# Yeast cultures



## Tim Hall (Sep 14, 2007)

*Wild yeasts*

I just finished my first batch using wild yeasts. I had intended for it to be a dry mead, but it turned out quite sweet. That wasn't all that bad though since I think it also picked up some acid-fermenting bacteria in the spontaneous action...turned out to have a nice acidity to balance out the sweetness. Sorta appley, malic-acid tasting. Not the most sophisticated drink, but definitely drinkable.


----------



## [email protected] (Sep 23, 2006)

I've been using Lalvin's yeast. They are popular for mead making, and seem to do a nice job. Both 71b, and D-42, but I have K1V and EC-1118 but haven't used them yetp.

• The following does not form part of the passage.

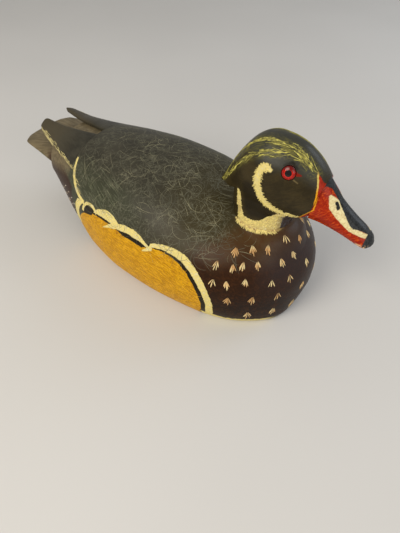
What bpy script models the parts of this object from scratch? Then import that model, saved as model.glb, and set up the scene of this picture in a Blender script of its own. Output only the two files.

Careful with the white labs sweat mead, some people have reported problems, stuck fermentations and stressed yeasties. Make sure to google it well.


----------



## Aspera (Aug 1, 2005)

All of the above yeasts are very good but KV1, 1118, and D47 ferment fairly dry. KV1 has very high attenuation and makes ample fusels/off flavors in young sweet meads. These will age out rapidly. D47/1118 can be used together for something that tastes like d47 but carbonates better and stabilized better. For a a sweet mead I highly recommend the Chico ale yeast strain popularized by Sierra Nevada Brewing. Wyeast sweet mead strain is also OK if nutrients and racking are carefully controlled. An O.G. of 1.090 is a good starting point (at 65 F).


----------